Another benefit of functors is that they can maintain their own environment. In the case of the FastCGI application, I needed to pass the address of the output structure to return the output back to the webserver. I did this passing the environment, including the CGI parameters, the error stream and the output stream into the functor during construction. This meant that the same functor was perfectly thread safe because it was a completely individual object, and yet it had access to the environment that was created - at that time. On execution, it would always write to the correct output stream. This provided thread safety, without the need for mutexes and critical sections etc.

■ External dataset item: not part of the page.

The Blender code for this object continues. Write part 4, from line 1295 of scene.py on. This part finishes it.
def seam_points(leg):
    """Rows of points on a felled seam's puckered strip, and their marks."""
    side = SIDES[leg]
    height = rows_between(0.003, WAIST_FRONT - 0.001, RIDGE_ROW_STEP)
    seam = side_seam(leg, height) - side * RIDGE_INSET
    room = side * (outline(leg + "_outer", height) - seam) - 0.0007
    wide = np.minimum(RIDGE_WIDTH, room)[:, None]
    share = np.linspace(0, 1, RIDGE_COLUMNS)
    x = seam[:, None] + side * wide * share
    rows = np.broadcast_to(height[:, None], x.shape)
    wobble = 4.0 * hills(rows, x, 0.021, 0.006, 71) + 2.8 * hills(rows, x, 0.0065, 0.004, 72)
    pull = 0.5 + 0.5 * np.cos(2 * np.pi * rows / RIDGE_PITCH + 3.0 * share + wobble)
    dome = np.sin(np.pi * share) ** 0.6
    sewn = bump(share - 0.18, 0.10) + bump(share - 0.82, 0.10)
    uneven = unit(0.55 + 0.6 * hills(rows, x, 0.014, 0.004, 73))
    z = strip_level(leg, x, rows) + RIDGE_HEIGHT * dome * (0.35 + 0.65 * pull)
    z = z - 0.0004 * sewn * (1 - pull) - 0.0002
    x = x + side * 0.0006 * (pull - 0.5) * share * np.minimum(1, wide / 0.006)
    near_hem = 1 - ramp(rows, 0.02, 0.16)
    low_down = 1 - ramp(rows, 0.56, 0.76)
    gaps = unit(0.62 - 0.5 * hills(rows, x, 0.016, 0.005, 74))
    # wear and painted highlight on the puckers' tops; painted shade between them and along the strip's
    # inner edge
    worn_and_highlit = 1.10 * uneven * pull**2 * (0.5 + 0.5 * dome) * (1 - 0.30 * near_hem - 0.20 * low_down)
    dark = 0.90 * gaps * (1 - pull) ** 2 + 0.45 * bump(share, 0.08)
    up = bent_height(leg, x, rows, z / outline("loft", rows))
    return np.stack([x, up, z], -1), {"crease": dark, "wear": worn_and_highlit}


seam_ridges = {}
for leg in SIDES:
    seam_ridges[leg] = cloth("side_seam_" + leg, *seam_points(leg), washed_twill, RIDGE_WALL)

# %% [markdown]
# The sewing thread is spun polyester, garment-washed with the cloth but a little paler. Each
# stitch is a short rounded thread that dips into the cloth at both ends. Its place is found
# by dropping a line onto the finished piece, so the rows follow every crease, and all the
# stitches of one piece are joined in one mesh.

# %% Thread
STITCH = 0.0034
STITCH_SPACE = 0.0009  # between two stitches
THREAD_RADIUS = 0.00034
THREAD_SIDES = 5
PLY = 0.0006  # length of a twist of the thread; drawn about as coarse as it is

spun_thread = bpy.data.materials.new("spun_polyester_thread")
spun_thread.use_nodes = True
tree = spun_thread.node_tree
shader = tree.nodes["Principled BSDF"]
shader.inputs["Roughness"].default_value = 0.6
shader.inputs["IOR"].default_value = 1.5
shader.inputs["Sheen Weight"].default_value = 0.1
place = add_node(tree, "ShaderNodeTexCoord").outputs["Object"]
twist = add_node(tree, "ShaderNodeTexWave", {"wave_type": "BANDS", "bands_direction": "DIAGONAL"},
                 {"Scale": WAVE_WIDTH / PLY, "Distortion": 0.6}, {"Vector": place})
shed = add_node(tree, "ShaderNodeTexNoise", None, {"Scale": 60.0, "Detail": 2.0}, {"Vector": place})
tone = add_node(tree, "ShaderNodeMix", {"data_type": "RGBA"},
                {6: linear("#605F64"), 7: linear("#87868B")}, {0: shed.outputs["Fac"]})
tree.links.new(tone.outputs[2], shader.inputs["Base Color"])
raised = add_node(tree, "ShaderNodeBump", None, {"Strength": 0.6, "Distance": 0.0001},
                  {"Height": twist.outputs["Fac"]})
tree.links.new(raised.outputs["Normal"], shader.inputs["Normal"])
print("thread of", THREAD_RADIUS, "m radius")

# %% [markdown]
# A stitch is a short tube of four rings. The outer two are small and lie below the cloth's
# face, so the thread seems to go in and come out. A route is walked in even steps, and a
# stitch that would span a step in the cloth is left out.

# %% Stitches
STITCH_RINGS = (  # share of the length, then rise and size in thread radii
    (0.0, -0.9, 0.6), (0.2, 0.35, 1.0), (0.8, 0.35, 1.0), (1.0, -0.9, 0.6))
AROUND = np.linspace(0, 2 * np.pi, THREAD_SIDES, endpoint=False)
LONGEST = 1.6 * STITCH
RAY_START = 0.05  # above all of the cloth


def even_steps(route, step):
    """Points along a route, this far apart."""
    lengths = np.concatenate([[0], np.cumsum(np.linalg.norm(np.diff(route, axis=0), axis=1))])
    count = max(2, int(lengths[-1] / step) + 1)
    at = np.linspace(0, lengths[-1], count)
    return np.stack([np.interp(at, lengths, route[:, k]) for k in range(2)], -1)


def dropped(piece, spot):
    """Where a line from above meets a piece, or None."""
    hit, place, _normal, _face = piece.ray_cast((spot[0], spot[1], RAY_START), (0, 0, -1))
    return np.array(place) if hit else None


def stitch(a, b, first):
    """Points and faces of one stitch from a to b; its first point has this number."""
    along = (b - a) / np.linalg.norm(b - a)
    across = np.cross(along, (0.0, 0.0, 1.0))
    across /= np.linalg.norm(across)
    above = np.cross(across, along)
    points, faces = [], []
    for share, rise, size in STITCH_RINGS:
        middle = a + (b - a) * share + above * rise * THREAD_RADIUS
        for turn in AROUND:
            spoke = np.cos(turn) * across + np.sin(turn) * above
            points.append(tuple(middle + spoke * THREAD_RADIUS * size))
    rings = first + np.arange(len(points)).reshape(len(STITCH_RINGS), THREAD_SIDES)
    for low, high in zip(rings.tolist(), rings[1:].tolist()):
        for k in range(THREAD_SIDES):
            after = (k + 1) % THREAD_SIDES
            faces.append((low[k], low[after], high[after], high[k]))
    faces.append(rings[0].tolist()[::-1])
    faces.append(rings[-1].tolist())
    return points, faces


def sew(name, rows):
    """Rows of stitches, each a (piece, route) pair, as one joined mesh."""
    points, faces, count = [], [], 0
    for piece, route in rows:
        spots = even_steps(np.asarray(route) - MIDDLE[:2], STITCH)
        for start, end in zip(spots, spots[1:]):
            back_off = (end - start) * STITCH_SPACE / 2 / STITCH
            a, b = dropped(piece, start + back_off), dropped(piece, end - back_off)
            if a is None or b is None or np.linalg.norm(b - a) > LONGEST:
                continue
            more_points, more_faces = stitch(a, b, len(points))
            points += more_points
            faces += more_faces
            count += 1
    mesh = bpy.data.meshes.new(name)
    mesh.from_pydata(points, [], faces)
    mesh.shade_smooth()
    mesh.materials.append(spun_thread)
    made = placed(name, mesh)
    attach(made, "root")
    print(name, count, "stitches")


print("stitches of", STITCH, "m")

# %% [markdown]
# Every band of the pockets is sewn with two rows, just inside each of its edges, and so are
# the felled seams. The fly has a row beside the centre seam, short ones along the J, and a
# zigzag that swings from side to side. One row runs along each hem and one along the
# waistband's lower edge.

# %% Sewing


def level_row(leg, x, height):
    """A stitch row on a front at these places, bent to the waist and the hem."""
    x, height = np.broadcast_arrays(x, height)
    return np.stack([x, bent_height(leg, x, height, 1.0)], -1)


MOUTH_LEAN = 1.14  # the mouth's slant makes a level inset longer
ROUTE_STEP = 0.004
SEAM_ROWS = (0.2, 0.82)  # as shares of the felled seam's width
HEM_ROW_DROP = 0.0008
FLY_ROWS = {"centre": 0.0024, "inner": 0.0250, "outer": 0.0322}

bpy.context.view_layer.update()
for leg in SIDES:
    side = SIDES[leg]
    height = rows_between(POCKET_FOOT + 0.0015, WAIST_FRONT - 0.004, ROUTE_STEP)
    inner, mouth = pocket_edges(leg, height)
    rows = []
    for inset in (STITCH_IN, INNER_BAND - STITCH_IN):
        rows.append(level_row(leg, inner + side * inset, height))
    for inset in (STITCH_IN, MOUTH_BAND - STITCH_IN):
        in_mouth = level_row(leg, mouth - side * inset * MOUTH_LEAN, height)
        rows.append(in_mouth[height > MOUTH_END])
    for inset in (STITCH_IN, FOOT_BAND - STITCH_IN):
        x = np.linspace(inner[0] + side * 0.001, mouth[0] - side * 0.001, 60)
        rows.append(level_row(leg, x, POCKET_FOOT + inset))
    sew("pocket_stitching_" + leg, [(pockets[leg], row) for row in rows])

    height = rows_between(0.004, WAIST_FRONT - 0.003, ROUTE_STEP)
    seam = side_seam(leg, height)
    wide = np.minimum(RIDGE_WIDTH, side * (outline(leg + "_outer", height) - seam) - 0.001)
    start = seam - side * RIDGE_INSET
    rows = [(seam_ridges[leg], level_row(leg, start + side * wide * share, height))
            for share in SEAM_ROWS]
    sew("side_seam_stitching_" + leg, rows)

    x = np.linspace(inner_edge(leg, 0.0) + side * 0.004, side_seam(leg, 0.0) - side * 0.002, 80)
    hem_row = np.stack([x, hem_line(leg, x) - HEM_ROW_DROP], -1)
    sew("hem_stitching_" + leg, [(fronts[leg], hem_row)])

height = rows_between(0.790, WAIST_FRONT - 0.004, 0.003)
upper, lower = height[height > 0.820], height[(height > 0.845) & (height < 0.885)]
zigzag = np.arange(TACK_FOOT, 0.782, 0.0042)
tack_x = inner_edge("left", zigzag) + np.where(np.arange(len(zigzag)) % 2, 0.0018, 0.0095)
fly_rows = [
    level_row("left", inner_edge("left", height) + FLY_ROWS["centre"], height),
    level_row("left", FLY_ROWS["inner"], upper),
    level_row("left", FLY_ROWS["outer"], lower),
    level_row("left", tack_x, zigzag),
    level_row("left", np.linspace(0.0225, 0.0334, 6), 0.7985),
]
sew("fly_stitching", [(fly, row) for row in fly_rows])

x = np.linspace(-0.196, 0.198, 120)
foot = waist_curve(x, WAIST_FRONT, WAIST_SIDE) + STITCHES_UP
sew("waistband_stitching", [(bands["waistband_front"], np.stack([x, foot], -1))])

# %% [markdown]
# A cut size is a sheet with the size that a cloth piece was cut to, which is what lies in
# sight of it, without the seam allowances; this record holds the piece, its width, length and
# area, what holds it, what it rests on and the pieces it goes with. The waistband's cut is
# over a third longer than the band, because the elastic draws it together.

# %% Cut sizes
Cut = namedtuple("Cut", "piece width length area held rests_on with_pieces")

The acceptHandler has been declared as throwing no exceptions. This is necessary, because exceptions would potentially disrupt the safety of other threads. If a functor throws an exception, and it's not handled in the functor (This is bad!), the handler will simply swallow the exception, and you will not see it. You should not bank on this functionality though, because it may change. (Not sure how, or why, but if someone comes up with a better method, I'll change it in a flash)

Todo

All these are tentative ideas, and not things that I'll implement until I actually need them.

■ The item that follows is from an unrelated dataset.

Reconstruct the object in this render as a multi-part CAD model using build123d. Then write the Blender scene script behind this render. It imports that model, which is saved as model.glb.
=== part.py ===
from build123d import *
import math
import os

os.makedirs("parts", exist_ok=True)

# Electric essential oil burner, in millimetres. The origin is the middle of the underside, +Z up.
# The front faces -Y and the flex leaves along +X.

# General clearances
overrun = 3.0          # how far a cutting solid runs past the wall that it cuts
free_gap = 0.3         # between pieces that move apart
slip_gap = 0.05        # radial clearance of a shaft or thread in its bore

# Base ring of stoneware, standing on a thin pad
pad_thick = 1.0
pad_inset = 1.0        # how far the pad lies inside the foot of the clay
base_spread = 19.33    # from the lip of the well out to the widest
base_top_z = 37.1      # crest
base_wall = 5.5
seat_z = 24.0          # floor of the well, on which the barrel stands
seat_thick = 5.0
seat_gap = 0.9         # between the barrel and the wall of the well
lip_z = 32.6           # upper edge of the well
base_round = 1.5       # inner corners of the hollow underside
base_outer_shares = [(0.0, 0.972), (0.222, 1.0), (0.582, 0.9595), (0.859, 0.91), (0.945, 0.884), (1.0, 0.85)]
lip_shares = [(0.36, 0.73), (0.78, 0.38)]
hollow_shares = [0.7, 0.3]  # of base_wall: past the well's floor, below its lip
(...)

• More debug information - i.e. Thread Information Block etc.
• Thread-pool monitoring
  • average queue length
  • average response time
• A QueueFullException to be optionally added instead of just blocking. May do this as a templated policy class (See Modern C++ Design, Andrei Alexandrescu)
• Dynamic addition and deletion of threads.
• Forced shutdown

Acknowledgement

Special thanks to Taka for reviewing the code for this article.

Changes and edits

• 18/01/2002: Fixed the apostrophe on it because it was bugging me.